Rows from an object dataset
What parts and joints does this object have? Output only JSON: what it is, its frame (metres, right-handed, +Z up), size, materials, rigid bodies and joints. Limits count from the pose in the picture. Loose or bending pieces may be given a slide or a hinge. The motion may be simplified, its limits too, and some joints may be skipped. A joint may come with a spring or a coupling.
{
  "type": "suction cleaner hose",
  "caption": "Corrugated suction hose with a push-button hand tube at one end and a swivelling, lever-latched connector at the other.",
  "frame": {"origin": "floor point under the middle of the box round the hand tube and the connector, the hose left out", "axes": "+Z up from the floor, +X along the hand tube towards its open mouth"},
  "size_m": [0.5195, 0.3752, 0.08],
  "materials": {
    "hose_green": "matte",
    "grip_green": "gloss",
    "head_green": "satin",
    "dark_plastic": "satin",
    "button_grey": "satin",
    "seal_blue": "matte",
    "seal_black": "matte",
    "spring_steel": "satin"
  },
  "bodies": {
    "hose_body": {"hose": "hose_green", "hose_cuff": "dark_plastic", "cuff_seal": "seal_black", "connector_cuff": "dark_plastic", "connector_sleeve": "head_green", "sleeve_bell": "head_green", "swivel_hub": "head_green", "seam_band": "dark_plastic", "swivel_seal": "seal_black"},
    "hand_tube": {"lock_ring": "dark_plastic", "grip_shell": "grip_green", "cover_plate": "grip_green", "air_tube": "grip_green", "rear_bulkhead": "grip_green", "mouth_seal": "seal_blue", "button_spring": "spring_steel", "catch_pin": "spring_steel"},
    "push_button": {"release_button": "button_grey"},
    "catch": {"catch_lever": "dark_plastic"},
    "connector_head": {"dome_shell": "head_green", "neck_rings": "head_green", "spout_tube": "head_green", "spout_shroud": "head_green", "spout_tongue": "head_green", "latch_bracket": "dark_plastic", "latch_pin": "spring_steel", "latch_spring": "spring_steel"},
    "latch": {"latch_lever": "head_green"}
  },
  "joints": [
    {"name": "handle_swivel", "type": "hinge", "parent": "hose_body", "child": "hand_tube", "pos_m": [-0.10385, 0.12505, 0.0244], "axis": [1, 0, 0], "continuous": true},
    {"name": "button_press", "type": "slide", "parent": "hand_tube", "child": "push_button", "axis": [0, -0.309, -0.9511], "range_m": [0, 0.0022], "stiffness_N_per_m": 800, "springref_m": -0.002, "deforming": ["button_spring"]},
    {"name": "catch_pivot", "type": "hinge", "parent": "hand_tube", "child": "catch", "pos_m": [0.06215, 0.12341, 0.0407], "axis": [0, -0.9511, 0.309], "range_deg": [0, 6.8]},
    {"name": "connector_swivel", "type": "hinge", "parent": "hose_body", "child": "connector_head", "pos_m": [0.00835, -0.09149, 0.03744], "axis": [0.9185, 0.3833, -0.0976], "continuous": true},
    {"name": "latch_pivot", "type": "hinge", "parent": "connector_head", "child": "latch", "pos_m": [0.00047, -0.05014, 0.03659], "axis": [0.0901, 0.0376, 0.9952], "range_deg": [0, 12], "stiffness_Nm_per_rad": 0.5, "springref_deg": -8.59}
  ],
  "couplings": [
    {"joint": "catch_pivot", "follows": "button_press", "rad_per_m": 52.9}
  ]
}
* * *
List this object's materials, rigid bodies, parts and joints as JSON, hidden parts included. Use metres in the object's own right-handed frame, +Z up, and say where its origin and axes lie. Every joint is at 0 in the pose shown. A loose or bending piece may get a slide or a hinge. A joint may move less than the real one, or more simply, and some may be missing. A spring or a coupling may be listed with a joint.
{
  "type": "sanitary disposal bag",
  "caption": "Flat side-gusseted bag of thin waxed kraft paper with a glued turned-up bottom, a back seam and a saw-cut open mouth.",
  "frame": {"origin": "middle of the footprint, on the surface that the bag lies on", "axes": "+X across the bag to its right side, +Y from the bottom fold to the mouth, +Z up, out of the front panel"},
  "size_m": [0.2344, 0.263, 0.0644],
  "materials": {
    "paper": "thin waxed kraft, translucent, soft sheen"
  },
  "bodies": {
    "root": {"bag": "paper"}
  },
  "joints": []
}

> _The request_
Which lines above contain "rigid"? Show each of them.

> _Finished answer_
What parts and joints does this object have? Output only JSON: what it is, its frame (metres, right-handed, +Z up), size, materials, rigid bodies and joints. Limits count from the pose in the picture. Loose or bending pieces may be given a slide or a hinge. The motion may be simplified, its limits too, and some joints may be skipped. A joint may come with a spring or a coupling.
List this object's materials, rigid bodies, parts and joints as JSON, hidden parts included. Use metres in the object's own right-handed frame, +Z up, and say where its origin and axes lie. Every joint is at 0 in the pose shown. A loose or bending piece may get a slide or a hinge. A joint may move less than the real one, or more simply, and some may be missing. A spring or a coupling may be listed with a joint.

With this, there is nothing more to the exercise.